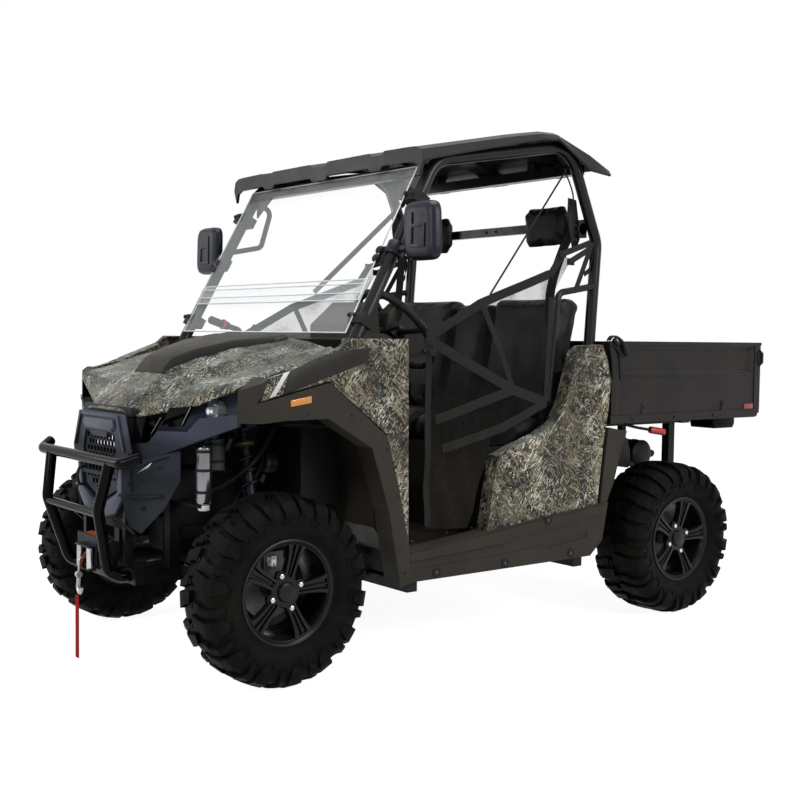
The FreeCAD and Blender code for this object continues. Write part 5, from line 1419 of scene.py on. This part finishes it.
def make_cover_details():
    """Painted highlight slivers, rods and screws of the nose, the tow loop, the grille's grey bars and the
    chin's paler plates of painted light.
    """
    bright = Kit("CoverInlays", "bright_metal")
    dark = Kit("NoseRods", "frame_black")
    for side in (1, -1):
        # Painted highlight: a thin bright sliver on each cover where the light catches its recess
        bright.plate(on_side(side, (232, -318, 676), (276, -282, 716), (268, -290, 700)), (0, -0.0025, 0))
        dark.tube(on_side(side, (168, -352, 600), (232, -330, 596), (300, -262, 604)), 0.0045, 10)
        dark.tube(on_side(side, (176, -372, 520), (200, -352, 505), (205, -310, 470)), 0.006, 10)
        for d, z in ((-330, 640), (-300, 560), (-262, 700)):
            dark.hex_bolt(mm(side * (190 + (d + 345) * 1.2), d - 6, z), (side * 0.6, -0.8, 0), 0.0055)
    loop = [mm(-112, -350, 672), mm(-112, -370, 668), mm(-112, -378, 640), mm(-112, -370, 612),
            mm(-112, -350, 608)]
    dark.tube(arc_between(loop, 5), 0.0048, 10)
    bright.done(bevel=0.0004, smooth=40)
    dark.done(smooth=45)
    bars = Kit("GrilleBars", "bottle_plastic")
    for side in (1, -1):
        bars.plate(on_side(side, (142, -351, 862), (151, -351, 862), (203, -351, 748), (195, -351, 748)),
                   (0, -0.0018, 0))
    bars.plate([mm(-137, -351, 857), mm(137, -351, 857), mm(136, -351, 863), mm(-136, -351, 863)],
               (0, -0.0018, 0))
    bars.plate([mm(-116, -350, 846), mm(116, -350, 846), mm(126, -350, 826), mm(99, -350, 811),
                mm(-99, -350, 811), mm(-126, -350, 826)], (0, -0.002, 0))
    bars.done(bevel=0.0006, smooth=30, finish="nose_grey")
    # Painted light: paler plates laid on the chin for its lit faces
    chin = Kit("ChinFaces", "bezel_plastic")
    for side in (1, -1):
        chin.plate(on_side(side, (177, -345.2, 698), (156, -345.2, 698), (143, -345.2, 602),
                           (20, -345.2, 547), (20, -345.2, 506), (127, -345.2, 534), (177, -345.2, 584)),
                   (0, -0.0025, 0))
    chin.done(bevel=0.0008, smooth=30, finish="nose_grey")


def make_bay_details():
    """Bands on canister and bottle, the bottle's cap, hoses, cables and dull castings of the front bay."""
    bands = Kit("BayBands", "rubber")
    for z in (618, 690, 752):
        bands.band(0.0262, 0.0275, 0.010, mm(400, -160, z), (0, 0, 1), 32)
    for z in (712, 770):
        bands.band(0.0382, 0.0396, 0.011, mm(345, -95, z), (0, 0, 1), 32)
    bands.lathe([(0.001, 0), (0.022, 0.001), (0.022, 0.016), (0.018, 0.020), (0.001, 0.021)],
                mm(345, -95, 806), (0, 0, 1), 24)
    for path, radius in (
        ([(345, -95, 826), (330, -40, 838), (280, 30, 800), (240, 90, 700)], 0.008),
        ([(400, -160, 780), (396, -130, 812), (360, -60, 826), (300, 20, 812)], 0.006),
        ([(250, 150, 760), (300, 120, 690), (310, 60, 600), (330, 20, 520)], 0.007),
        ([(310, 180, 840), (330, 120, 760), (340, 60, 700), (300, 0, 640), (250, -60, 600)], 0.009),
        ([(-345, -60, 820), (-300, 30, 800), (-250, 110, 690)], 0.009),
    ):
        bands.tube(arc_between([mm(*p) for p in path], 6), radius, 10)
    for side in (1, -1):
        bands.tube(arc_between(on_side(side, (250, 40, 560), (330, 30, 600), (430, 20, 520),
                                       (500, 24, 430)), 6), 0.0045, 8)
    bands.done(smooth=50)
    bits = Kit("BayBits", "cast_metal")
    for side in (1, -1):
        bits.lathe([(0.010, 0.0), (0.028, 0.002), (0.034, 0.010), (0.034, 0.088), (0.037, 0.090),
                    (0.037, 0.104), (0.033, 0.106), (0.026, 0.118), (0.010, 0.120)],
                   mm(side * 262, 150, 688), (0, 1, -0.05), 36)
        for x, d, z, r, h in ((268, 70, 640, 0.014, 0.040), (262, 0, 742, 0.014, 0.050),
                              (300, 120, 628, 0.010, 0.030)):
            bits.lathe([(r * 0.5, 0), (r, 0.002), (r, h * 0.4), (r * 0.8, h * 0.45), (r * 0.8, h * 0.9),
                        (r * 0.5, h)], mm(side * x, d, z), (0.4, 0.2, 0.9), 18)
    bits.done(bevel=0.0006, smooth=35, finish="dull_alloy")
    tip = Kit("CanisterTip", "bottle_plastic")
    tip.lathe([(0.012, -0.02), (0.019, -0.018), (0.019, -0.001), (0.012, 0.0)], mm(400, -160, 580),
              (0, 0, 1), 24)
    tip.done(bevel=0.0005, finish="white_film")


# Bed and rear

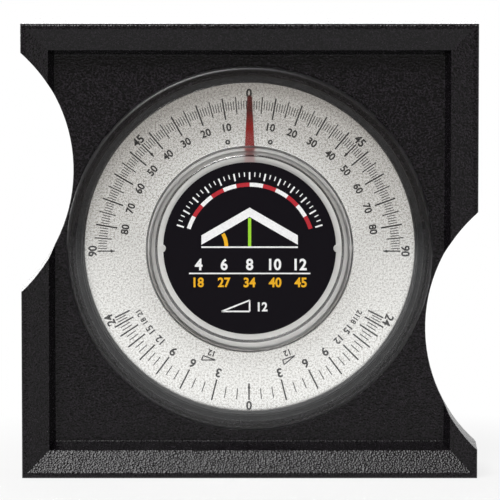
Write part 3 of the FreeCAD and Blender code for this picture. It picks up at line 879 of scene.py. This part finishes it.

________

What you will do
Please output the complete data exactly.

Written answer
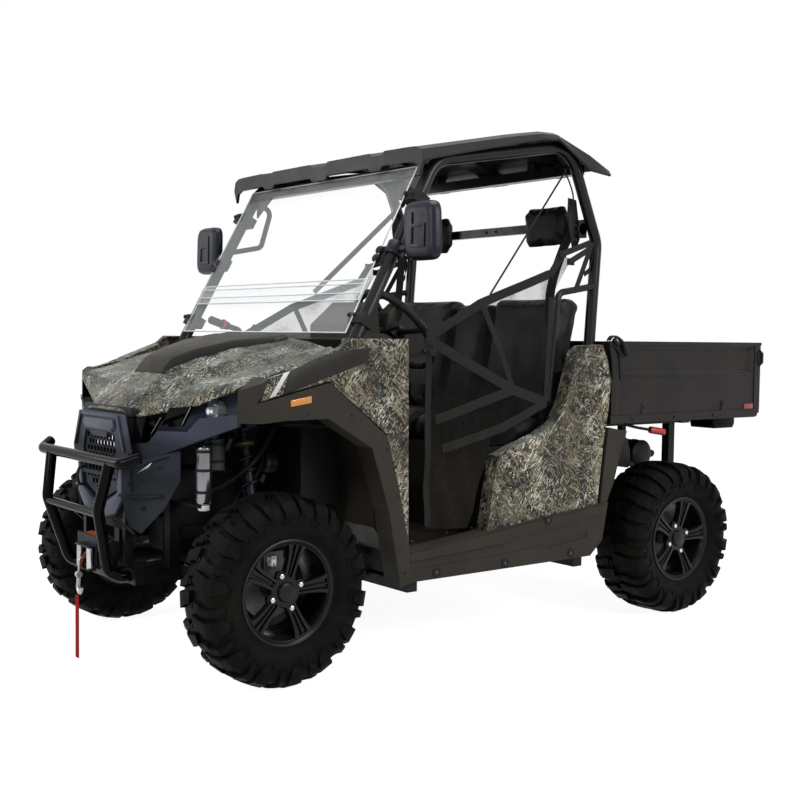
The FreeCAD and Blender code for this object continues. Write part 5, from line 1419 of scene.py on. This part finishes it.
def make_cover_details():
    """Painted highlight slivers, rods and screws of the nose, the tow loop, the grille's grey bars and the
    chin's paler plates of painted light.
    """
    bright = Kit("CoverInlays", "bright_metal")
    dark = Kit("NoseRods", "frame_black")
    for side in (1, -1):
        # Painted highlight: a thin bright sliver on each cover where the light catches its recess
        bright.plate(on_side(side, (232, -318, 676), (276, -282, 716), (268, -290, 700)), (0, -0.0025, 0))
        dark.tube(on_side(side, (168, -352, 600), (232, -330, 596), (300, -262, 604)), 0.0045, 10)
        dark.tube(on_side(side, (176, -372, 520), (200, -352, 505), (205, -310, 470)), 0.006, 10)
        for d, z in ((-330, 640), (-300, 560), (-262, 700)):
            dark.hex_bolt(mm(side * (190 + (d + 345) * 1.2), d - 6, z), (side * 0.6, -0.8, 0), 0.0055)
    loop = [mm(-112, -350, 672), mm(-112, -370, 668), mm(-112, -378, 640), mm(-112, -370, 612),
            mm(-112, -350, 608)]
    dark.tube(arc_between(loop, 5), 0.0048, 10)
    bright.done(bevel=0.0004, smooth=40)
    dark.done(smooth=45)
    bars = Kit("GrilleBars", "bottle_plastic")
    for side in (1, -1):
        bars.plate(on_side(side, (142, -351, 862), (151, -351, 862), (203, -351, 748), (195, -351, 748)),
                   (0, -0.0018, 0))
    bars.plate([mm(-137, -351, 857), mm(137, -351, 857), mm(136, -351, 863), mm(-136, -351, 863)],
               (0, -0.0018, 0))
    bars.plate([mm(-116, -350, 846), mm(116, -350, 846), mm(126, -350, 826), mm(99, -350, 811),
                mm(-99, -350, 811), mm(-126, -350, 826)], (0, -0.002, 0))
    bars.done(bevel=0.0006, smooth=30, finish="nose_grey")
    # Painted light: paler plates laid on the chin for its lit faces
    chin = Kit("ChinFaces", "bezel_plastic")
    for side in (1, -1):
        chin.plate(on_side(side, (177, -345.2, 698), (156, -345.2, 698), (143, -345.2, 602),
                           (20, -345.2, 547), (20, -345.2, 506), (127, -345.2, 534), (177, -345.2, 584)),
                   (0, -0.0025, 0))
    chin.done(bevel=0.0008, smooth=30, finish="nose_grey")


def make_bay_details():
    """Bands on canister and bottle, the bottle's cap, hoses, cables and dull castings of the front bay."""
    bands = Kit("BayBands", "rubber")
    for z in (618, 690, 752):
        bands.band(0.0262, 0.0275, 0.010, mm(400, -160, z), (0, 0, 1), 32)
    for z in (712, 770):
        bands.band(0.0382, 0.0396, 0.011, mm(345, -95, z), (0, 0, 1), 32)
    bands.lathe([(0.001, 0), (0.022, 0.001), (0.022, 0.016), (0.018, 0.020), (0.001, 0.021)],
                mm(345, -95, 806), (0, 0, 1), 24)
    for path, radius in (
        ([(345, -95, 826), (330, -40, 838), (280, 30, 800), (240, 90, 700)], 0.008),
        ([(400, -160, 780), (396, -130, 812), (360, -60, 826), (300, 20, 812)], 0.006),
        ([(250, 150, 760), (300, 120, 690), (310, 60, 600), (330, 20, 520)], 0.007),
        ([(310, 180, 840), (330, 120, 760), (340, 60, 700), (300, 0, 640), (250, -60, 600)], 0.009),
        ([(-345, -60, 820), (-300, 30, 800), (-250, 110, 690)], 0.009),
    ):
        bands.tube(arc_between([mm(*p) for p in path], 6), radius, 10)
    for side in (1, -1):
        bands.tube(arc_between(on_side(side, (250, 40, 560), (330, 30, 600), (430, 20, 520),
                                       (500, 24, 430)), 6), 0.0045, 8)
    bands.done(smooth=50)
    bits = Kit("BayBits", "cast_metal")
    for side in (1, -1):
        bits.lathe([(0.010, 0.0), (0.028, 0.002), (0.034, 0.010), (0.034, 0.088), (0.037, 0.090),
                    (0.037, 0.104), (0.033, 0.106), (0.026, 0.118), (0.010, 0.120)],
                   mm(side * 262, 150, 688), (0, 1, -0.05), 36)
        for x, d, z, r, h in ((268, 70, 640, 0.014, 0.040), (262, 0, 742, 0.014, 0.050),
                              (300, 120, 628, 0.010, 0.030)):
            bits.lathe([(r * 0.5, 0), (r, 0.002), (r, h * 0.4), (r * 0.8, h * 0.45), (r * 0.8, h * 0.9),
                        (r * 0.5, h)], mm(side * x, d, z), (0.4, 0.2, 0.9), 18)
    bits.done(bevel=0.0006, smooth=35, finish="dull_alloy")
    tip = Kit("CanisterTip", "bottle_plastic")
    tip.lathe([(0.012, -0.02), (0.019, -0.018), (0.019, -0.001), (0.012, 0.0)], mm(400, -160, 580),
              (0, 0, 1), 24)
    tip.done(bevel=0.0005, finish="white_film")


# Bed and rear

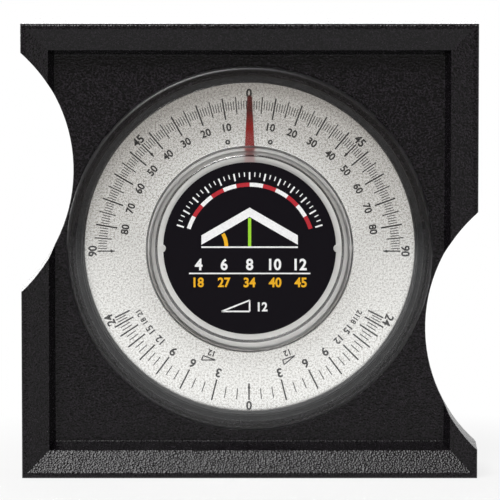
Write part 3 of the FreeCAD and Blender code for this picture. It picks up at line 879 of scene.py. This part finishes it.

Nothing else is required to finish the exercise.